Under their first assignment of error, plaintiffs argue that defendant’s motion to dismiss should have been denied, because defendant failed to make a good faith effort to confer with plaintiffs. UTCR 5.010(2) requires the moving party under ORCP 46 to “[make] a good faith effort to confer with the other parties concerning the issues in dispute.” We hold that the evidence that defendant sent two letters and made three phone calls to plaintiffs during the six months preceding the filing of her motion to dismiss and the fact that defendant filed her motion to compel nearly two months before filing her motion to dismiss are facts that support a finding implicit in the trial court’s conclusion that defendant complied with UTCR 5.010 by making a good faith effort to confer with plaintiffs.
Next, plaintiffs argue that defendant failed to demonstrate that she was prejudiced by their failure to comply with the trial court’s order compelling production or that they wilfully disobeyed the order, and that, therefore, the trial court abused its discretion in dismissing their complaint with prejudice as a sanction. ORCP 46B(2)(c) does not expressly require a showing of prejudice or wilful disobedience. In Stronach v. Ellingsen, 108 Or App 37, 40, 814 P2d 175, rev den 312 Or 151 (1991), we said:
“In the light of the facts that a request for production had been pending [for six months prior to defendant’s motion to dismiss], that numerous requests for production had not been complied with and that the order to compel had been in effect for approximately two weeks before defendant moved for sanctions, we cannot say that the trial court abused its discretion by imposing the sanction of dismissal with prejudice.”

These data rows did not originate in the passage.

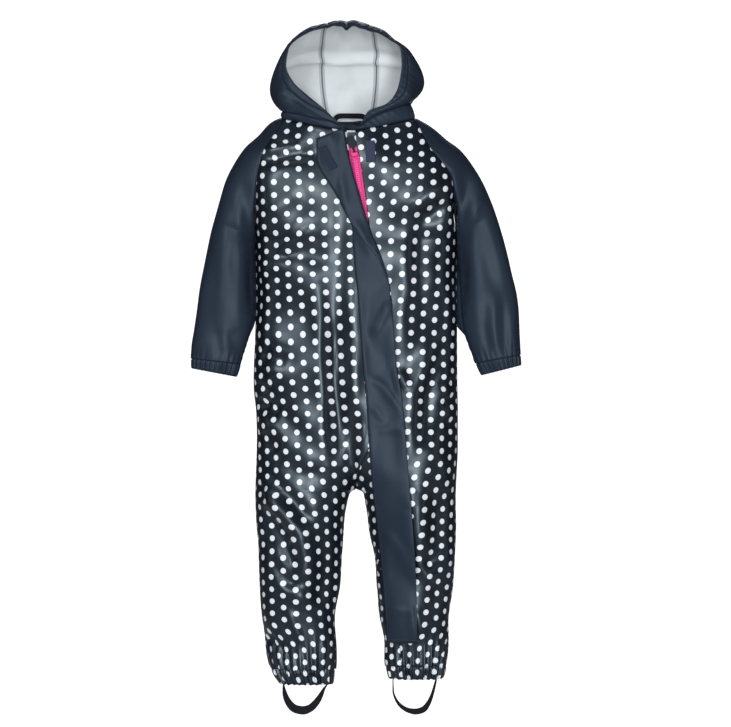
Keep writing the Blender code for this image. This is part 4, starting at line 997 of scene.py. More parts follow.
def build_head(cloths):
    """Neckband and hood on the body's neck line."""
    line = [cloths["front_left"].grid[0][-1:]]
    for name in ("front_left", "sleeve_left", "back_left", "back_right", "sleeve_right", "front_right"):
        way = 1 if name == "sleeve_left" else -1
        line.append(cloths[name].grid[0][::way][1:])
    line = np.concatenate(line)
    total = lengths_along(line)[-1]
    shares = lengths_along(line) / total
    tops = np.array([HOOD.spot(share, "neck") for share in shares])
    down = np.linspace(0, 1, 8)[:, None, None]
    band = Cloth("neckband", tops * (1 - down) + line * down, flipped=True)
    band.extra = np.tile(0.9 * np.sin(math.pi * down[..., 0]) ** 0.7, len(shares))
    cuts = [hood_cut(share, (steps(44), np.linspace(0, 1, 7)[1:])) for share in shares]
    grid = np.array(cuts).transpose(1, 0, 2)[::-1]
    left = int(np.argmin(np.abs(shares - HOOD_SEAM_LEFT)))
    right = int(np.argmin(np.abs(shares - HOOD_SEAM_RIGHT)))
    hem = Cloth("hood_hem", grid[:7], flipped=True)
    puff = np.sin(np.linspace(0, math.pi, 7)) ** 0.6
    ripple = np.cos(2 * math.pi * shares * total / 8.5 + 1.2 * np.sin(shares * 40))
    high = np.array([soft((HOOD.at(share)["face_z"] - 70) / 40) for share in shares])
    hem.extra = puff[:, None] * (0.45 + 0.35 * high + (0.08 + 0.3 * high) * ripple)[None, :]
    cloth = grid[6:]
    for piece in (
        band,
        Cloth("hood_side_left", cloth[:, : left + 1], flipped=True),
        Cloth("hood_centre", cloth[:, left : right + 1], flipped=True),
        Cloth("hood_side_right", cloth[:, right:], flipped=True),
        hem,
    ):
        cloths[piece.name] = piece
        piece.lay_out()


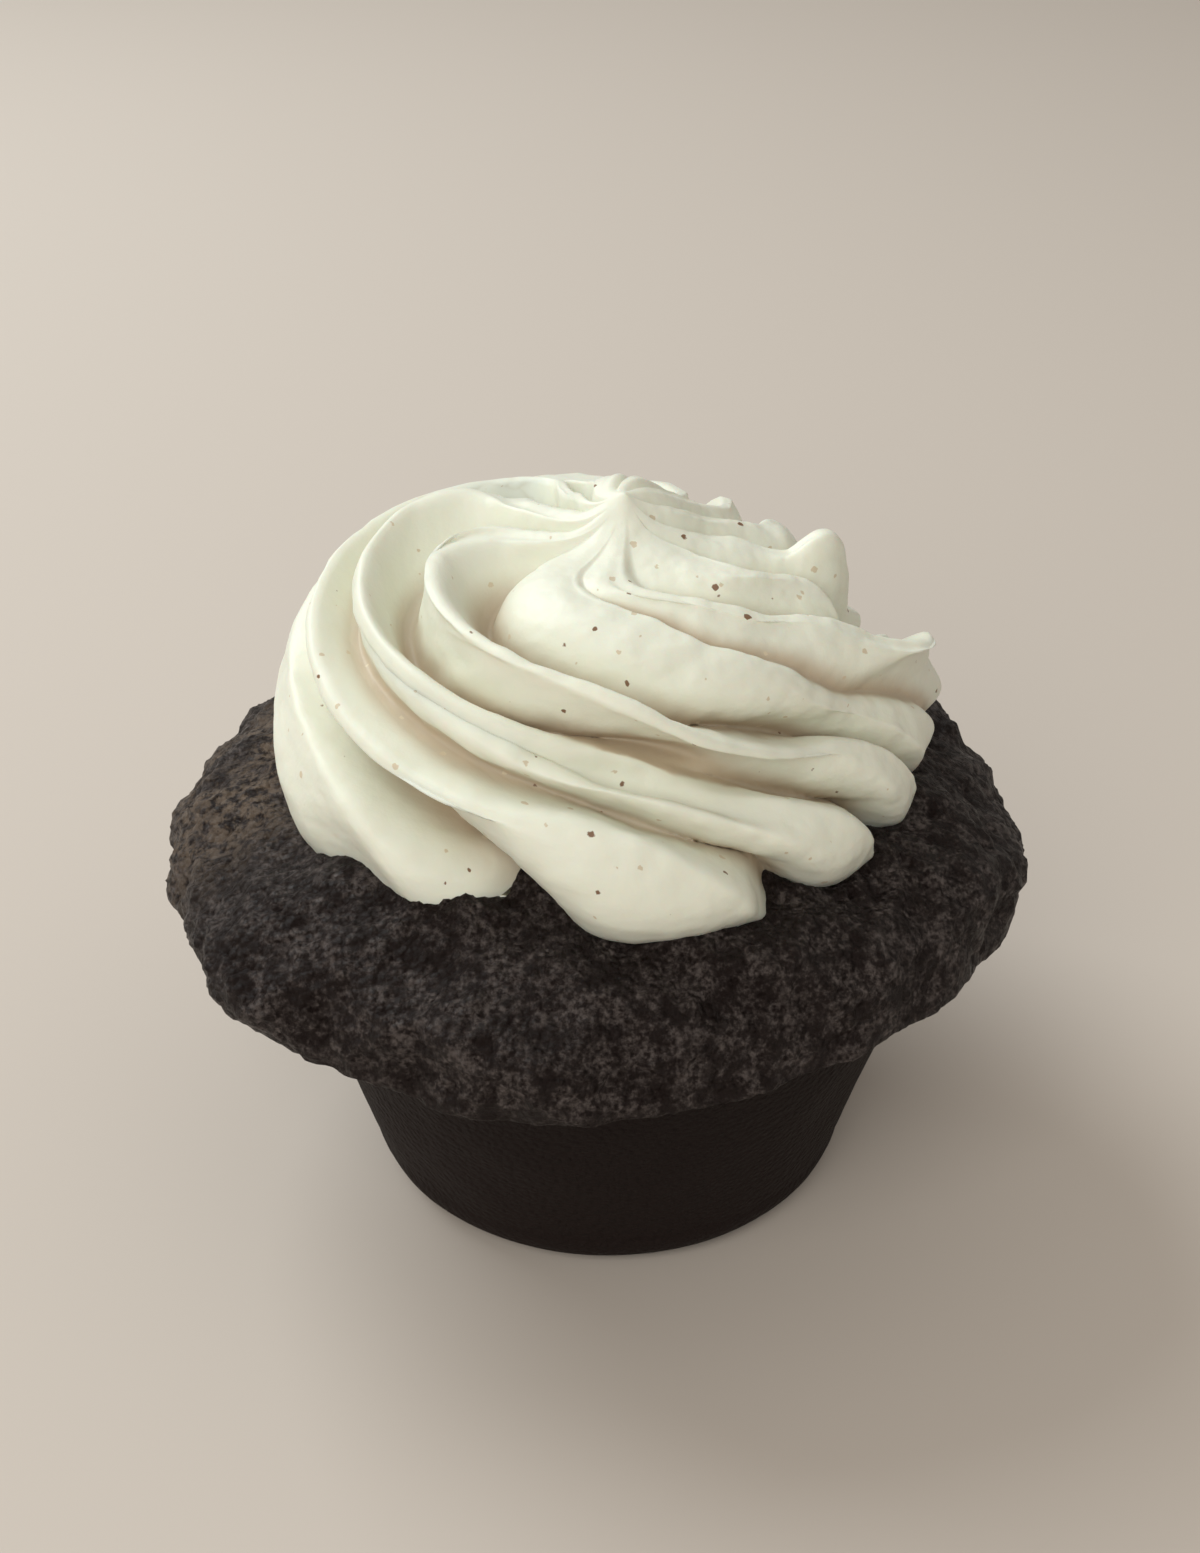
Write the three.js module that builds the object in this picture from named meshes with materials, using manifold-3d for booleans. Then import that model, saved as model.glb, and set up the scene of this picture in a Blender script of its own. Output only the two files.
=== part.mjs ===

Finally, plaintiffs argue that the trial court erred by not making findings to support its judgment of dismissal. ORCP 46B(2) does not require the court to make findings before imposing the sanction. It provides only that, when a party “fails to obey an order,” the court may impose whatever sanction is “just.” We cannot say that the trial court’s sanction was “unjust’ ’ in the light of the facts that were before the trial court at the time it ruled on defendant’s motion. See Boline v. Whitehead, 119 Or App 230, 234, 850 P2d 1128, rev den 317 Or 271 (1993).
Affirmed.
ORCP 46B(2) provides:
“If a party * * * fails to obey an order to provide or permit discovery, * * * the court in which the action is pending may make such orders in regard to the failure as are just, including among others, the following:
“B.(2)(a) An order that the matters regarding which the order was made or any other designated facts shall be taken to be established for the purposes of the action in accordance with the claim of the party obtaining the order;
“B.(2)(b) An order refusing to allow the disobedient party to support or oppose designated claims or defenses, or prohibiting the disobedient party from introducing designated matters in evidence;
“B.(2)(c) An order striking out pleadings or parts thereof, or staying further proceedings until the order is obeyed, or dismissing the action or any part thereof, or rendering a judgment by default against the disobedient party;
“B.(2)(d) In lieu of any of the foregoing orders or in addition thereto, an order treating as a contempt of court the failure to obey any order except an order to submit to a physical or mental examination.
“B.(2)(e) Such orders as are listed in paragraphs (a), (b), and (c) of this subsection, where a party has failed to comply with an order under Rule 44 A. requiring the party to produce another for examination, unless the party failing to comply shows inability to produce such person for examination.”
Plaintiffs allege that they returned one of defendant’s calls, but that defendant was unavailable at the time. Even if that is true, itdoesnot affect our conclusion about whether the trial court abused its discretion.